We were up on a steep mountain ridge at dawn and had a group of three or four deer about 150 yards below us. We waited until it was light enough to shoot and Connor picked out a good sized doe standing broadside and let loose with his .243. It was still a bit dark, but I watched the deer roll over in the high grass; gray-brown-gray-brown ... Dead deer, I figured.
Except, the deer sprang back up a few yards from where I'd seen her go down and began limping from left to right through the brush. Connor whacked her again and she dropped. It was odd because the deer had seemed to spring up several yards from where it had gone down, but the grass was chest high down in the swale where they were, so... whatever.

When he shot, a number of other deer that we hadn't seen, materialized and ran off. There were maybe ten in a fifty yard radius, hidden in the brush and high grass.

We went on down and found a young spike buck with a badly broken front leg (broken just below the shoulder and hanging on by just a bit of meat...). It also had an odd wound in its face near the eye - like a stab wound, and a good shot through the ribs that had finally put him down. I could have swore it was a doe he had shot and Connor was sure that this wasn't the deer he had first shot - the doe had been a fat old girl, and this spike was pretty gangly and the angle was wrong for that first shot. Yet, we had been above them and the light was at least fair, so I just couldn't figure it out how we could have missed anything that went on...

Connor started doing circuits around the area on his own while I began boning the deer. A few minutes later he called me over and showed me a blood trail leading down the hill. We followed it down a ways and found an enormously fat old doe piled up in a ravine 200 yards or so down the mountain. She had been shot through the base of the neck - a high shot that had missed the spine, but bled her out.

The only thing I can figure is that the spike was in the high grass behind the big doe. I think maybe the face wound was from the bullet jacket, and the leg wound from the slug itself. It was a Nosler partition which will sometimes separate in two like that when it hits bone. It will separate at the partition and throw the front half off like a piece of shrapnel while the base drives on through like a normal bullet. I poked around in the spikes face, but whatever had made the wound wasn't there - just bounced off the bone beneath.
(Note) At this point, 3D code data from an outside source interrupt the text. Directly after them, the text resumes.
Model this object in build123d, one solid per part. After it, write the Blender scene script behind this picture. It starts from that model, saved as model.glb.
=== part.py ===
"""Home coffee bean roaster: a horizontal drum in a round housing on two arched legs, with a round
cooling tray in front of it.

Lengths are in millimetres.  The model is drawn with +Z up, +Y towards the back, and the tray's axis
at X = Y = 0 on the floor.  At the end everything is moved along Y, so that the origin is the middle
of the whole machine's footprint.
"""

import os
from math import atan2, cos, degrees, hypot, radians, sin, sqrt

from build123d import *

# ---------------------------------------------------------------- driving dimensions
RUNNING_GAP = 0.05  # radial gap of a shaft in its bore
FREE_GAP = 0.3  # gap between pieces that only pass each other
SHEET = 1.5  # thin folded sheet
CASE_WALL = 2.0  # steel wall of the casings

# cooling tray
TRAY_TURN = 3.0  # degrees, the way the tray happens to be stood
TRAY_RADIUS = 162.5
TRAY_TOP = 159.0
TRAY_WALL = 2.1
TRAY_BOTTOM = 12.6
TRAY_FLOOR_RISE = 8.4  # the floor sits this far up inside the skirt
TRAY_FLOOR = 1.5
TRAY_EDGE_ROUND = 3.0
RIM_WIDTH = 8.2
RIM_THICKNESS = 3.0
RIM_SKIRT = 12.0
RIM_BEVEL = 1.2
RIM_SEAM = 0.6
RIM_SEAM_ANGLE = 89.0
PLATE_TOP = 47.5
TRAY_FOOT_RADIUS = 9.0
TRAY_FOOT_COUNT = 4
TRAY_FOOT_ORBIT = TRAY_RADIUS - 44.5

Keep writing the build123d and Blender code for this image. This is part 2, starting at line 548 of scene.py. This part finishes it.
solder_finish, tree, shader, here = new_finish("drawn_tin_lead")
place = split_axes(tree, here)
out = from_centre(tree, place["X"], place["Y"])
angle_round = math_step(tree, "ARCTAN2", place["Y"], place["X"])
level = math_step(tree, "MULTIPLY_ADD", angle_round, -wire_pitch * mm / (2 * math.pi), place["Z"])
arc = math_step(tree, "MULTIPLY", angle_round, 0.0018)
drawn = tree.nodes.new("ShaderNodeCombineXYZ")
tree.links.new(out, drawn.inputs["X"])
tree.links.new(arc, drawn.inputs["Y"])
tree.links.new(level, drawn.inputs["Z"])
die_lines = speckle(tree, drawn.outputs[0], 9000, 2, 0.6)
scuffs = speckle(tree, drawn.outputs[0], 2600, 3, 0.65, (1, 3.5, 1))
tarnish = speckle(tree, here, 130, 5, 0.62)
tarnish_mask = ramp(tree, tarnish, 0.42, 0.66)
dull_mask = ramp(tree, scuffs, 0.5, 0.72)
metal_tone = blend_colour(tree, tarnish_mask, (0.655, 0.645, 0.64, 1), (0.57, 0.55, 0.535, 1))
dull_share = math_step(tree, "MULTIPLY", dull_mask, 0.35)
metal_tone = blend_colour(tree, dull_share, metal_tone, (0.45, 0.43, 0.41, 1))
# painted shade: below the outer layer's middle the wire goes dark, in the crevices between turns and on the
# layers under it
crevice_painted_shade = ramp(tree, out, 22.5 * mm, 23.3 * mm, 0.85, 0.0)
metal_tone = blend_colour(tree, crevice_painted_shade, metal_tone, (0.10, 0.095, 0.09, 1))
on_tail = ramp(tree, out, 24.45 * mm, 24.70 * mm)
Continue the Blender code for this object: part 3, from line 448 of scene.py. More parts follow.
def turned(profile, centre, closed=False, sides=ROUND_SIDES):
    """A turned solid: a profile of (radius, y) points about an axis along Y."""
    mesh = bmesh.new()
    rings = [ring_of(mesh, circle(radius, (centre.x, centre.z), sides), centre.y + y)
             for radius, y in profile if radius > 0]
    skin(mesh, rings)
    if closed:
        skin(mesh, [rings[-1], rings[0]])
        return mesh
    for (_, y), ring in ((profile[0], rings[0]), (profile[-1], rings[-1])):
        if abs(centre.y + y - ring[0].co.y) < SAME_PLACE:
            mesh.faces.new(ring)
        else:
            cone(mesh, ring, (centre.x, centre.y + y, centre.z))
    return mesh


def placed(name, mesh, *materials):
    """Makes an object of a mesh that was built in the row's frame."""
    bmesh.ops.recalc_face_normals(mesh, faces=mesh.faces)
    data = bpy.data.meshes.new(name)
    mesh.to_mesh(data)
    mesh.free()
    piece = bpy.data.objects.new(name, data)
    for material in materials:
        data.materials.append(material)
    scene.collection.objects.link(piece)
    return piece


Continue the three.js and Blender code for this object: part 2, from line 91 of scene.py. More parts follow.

Two for the price of one - or not really, since he had to shoot the spike twice... Impressive bullet performance though since the wounds on both deer were fairly massive!

Keith
 
Kieth,
Sounds like that kid is doing great!!!! Give him a pat on the back for me.;)
 
Yeah, I have to give the kid every credit! Had he not been there, I don't think I'd have looked any further for another deer. I must be getting jaded.